Taking their name and overall aesthetic from the Zombie genre in general and the 1985 classic Return of the Living Dead in particular, Send More Paramedics always were an absolute blast when they played live, finding homes on stages with bands as diverse as Avenged Sevenfold, The Offspring and Exodus to name but a few and on festivals such as Download, Reading/ Leeds and Damnation back in the mid-noughties. So, it was a real shame when the band decided to return to their resting place and remain quiet, entombed for all eternity.
But, like Church the Cat meowed, you can’t keep a good ‘un down, and 2021 sees the reanimation of the fearsome foursome just in time for Halloween.
Send More Paramedics always were far more accomplished than their undead personas would have you believe, and their downtime has stoked up the creative juices, allowing the band to produce some of their best music yet. Still evident is the thrashing chops and crossover sensibility, mixed with a hearty spoonful of hardcore aggression; yet never far from the scene is the sense of fun inherent in the horror genre upon which the whole concept is based.
Songs like Mortify, Splatterpunk and Malfacteur revel in being frenetically paced and stompingly good fun, based around simple, but hideously infectious riffs and featuring some of the most frightening ripped-throat vocals this side of the Land of the Dead.
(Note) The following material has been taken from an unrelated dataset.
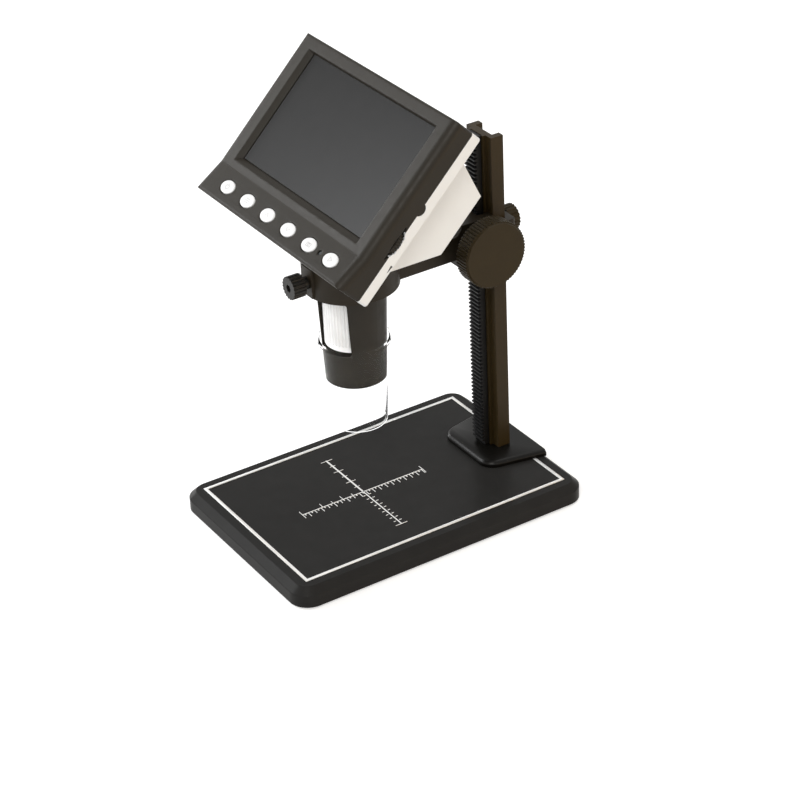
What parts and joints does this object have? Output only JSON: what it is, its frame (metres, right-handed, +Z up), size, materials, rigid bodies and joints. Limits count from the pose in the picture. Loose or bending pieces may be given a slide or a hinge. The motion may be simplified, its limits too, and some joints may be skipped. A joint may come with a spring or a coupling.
{
  "type": "lcd digital microscope",
  "caption": "Free-standing digital microscope: tilted screen head with buttons and dimmer on a lens barrel, held by an arm that a rack and pinion raises on a column over a flat scaled base.",
  "frame": {"origin": "middle of the base plate, on the table under its feet", "axes": "+Z up; -Y towards the user, who faces the screen; +X to the user's right, where the height knob is"},
  "size_m": [0.1199, 0.1534, 0.2113],
  "materials": {
    "black_casting": "satin black paint",
    "black_anodised": "satin black anodised",
    "black_steel": "black oxide, lightly oiled",
    "white_print": "matt screen print",
    "foot_rubber": "matt rubber",
    "plain_steel": "turned and plated",
    "bush_brass": "turned",
    "white_nylon": "nylon",
    "black_knob": "black anodised, knurled",
    "black_barrel": "satin black anodised",
    "white_ring": "satin moulded plastic",
    "lens_glass": "polished optical glass",
    "board_white": "white solder mask",
    "lamp_resin": "clear resin",
    "clear_plastic": "clear polished plastic",
    "board_green": "green solder mask",
    "chip_black": "moulded package",
    "black_shell": "satin moulded plastic",
    "screen_cover": "dark glossy glass",
    "panel_metal": "folded frame of a flat panel",
    "battery_foil": "wrapped cell",
    "switch_metal": "stamped",
    "pot_body": "moulded body",
    "white_shell": "satin moulded plastic",
    "white_button": "satin moulded plastic"
  },
  "bodies": {
    "base": {"base_plate": "black_casting", "scale_print": "white_print", "rubber_feet": "foot_rubber", "column_foot": "black_anodised", "column": "black_anodised", "foot_screws": "plain_steel", "rack": "black_steel"},
    "carriage": {"arm_bracket": "black_casting", "shaft_bush": "bush_brass", "brake_pad": "white_nylon"},
    "pinion": {"pinion_shaft": "plain_steel", "height_knob": "black_knob", "knob_set_screw": "plain_steel", "shaft_clip": "plain_steel"},
    "lock": {"lock_screw": "black_knob"},
    "clamp": {"clamp_screw": "black_knob"},
    "head": {"barrel": "black_barrel", "inner_tube": "black_barrel", "light_board": "board_white", "light_lamps": "lamp_resin", "lens_window": "clear_plastic", "sensor_board": "board_green", "image_sensor": "chip_black", "front_bezel": "black_shell", "screen_glass": "screen_cover", "lcd_panel": "panel_metal", "main_board": "board_green", "battery": "battery_foil", "button_board": "board_green", "button_switches": "switch_metal", "usb_socket": "plain_steel", "card_socket": "plain_steel", "dimmer_pot": "pot_body", "indicator_lens": "lamp_resin", "rear_cover": "white_shell", "cover_screws": "plain_steel"},
    "focus": {"focus_ring": "white_ring"},
    "lens": {"lens_cell": "black_barrel", "objective_lens": "lens_glass"},
    "hood": {"clear_hood": "clear_plastic"},
    "dimmer": {"dimmer_wheel": "black_shell"},
    "key_1": {"button_1": "white_button"},
    "key_2": {"button_2": "white_button"},
    "key_3": {"button_3": "white_button"},
    "key_4": {"button_4": "white_button"},
    "key_5": {"button_5": "white_button"},
    "key_6": {"button_6": "white_button"}
  },
  "joints": [
    {"name": "carriage_slide", "type": "slide", "parent": "base", "child": "carriage", "axis": [0, 0, 1], "range_m": [-0.02, 0.03]},
    {"name": "knob_turn", "type": "hinge", "parent": "carriage", "child": "pinion", "pos_m": [0, 0.04913, 0.123], "axis": [1, 0, 0], "range_deg": [-451, 301]},
    {"name": "lock_turn", "type": "hinge", "parent": "carriage", "child": "lock", "pos_m": [0, 0.07, 0.125], "axis": [0, 1, 0], "range_deg": [0, 360]},
    {"name": "clamp_turn", "type": "hinge", "parent": "carriage", "child": "clamp", "pos_m": [0, -0.038, 0.126], "axis": [0, -1, 0], "range_deg": [0, 360]},
    {"name": "head_swivel", "type": "hinge", "parent": "carriage", "child": "head", "pos_m": [0, -0.011, 0.126], "axis": [0, 0, 1], "range_deg": [-90, 90]},
    {"name": "focus_turn", "type": "hinge", "parent": "head", "child": "focus", "pos_m": [0, -0.011, 0.104], "axis": [0, 0, 1], "range_deg": [-180, 180]},
    {"name": "lens_slide", "type": "slide", "parent": "head", "child": "lens", "axis": [0, 0, 1], "range_m": [-0.0031, 0.0031]},
    {"name": "hood_slide", "type": "slide", "parent": "head", "child": "hood", "axis": [0, 0, 1], "range_m": [-0.01, 0]},
    {"name": "dimmer_turn", "type": "hinge", "parent": "head", "child": "dimmer", "pos_m": [0.0522, -0.02316, 0.16576], "axis": [0, -0.7071, 0.7071], "range_deg": [-135, 135]},
    {"name": "key_press_1", "type": "slide", "parent": "head", "child": "key_1", "axis": [0, 0.5736, -0.8192], "range_m": [0, 0.0008], "stiffness_N_per_m": 400, "springref_m": -0.0005},
    {"name": "key_press_2", "type": "slide", "parent": "head", "child": "key_2", "axis": [0, 0.5736, -0.8192], "range_m": [0, 0.0008], "stiffness_N_per_m": 400, "springref_m": -0.0005},
    {"name": "key_press_3", "type": "slide", "parent": "head", "child": "key_3", "axis": [0, 0.5736, -0.8192], "range_m": [0, 0.0008], "stiffness_N_per_m": 400, "springref_m": -0.0005},
    {"name": "key_press_4", "type": "slide", "parent": "head", "child": "key_4", "axis": [0, 0.5736, -0.8192], "range_m": [0, 0.0008], "stiffness_N_per_m": 400, "springref_m": -0.0005},
    {"name": "key_press_5", "type": "slide", "parent": "head", "child": "key_5", "axis": [0, 0.5736, -0.8192], "range_m": [0, 0.0008], "stiffness_N_per_m": 400, "springref_m": -0.0005},
    {"name": "key_press_6", "type": "slide", "parent": "head", "child": "key_6", "axis": [0, 0.5736, -0.8192], "range_m": [0, 0.0008], "stiffness_N_per_m": 400, "springref_m": -0.0005}
  ],
  "couplings": [
    {"joint": "knob_turn", "follows": "carriage_slide", "rad_per_m": -261.8},
    {"joint": "lens_slide", "follows": "focus_turn", "m_per_rad": 0.00095493}
  ]
}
Totenkopf begins with some spastic rhythms, as though having been interred for an age, but resorts to a catchy chorus and not a little swing once free of its coffin and ready to mingle.
It feels as though The Final Feast is custom-made for the live environment as there is nothing here that will not make you want to get into that pit and cause maximum carnage. She Lives hits heavily from the get-go, ferociously pounding with a tasty little breakdown that will guarantee body-parts flying through the air.
I could be listening and hearing something that isn’t there, but I get the feeling the tracks Human Capital and Word is the Virus are maybe hiding messages about the current state of the world. The concept of the Zombie/ undead being something that Jacques Derrida used in his philosophy and the idea of the word as a virus preoccupied much of the writing of William Burroughs. Even if this is the case, neither are musically out of place on the album and both demand pit respect.
As The Final Feast comes to a close, Unfree takes a turn from the intense thrashing to deliver an altogether more accomplished piece, slower and with a cleaner, sharper guitar tone demonstrating Send More Paramedics are more than merely a gimmick. Climaxing with Hibakusha we can only hope that the seeds have been sown for a sequel.
Rumours abound that the band intend to perform 4 ‘one-off’ shows at the end of October but, with a bit of luck, Send More Paramedics will extend this or maybe do some festival shows next year! The Final Feast clearly shows there’s plenty of life in this cadaver yet.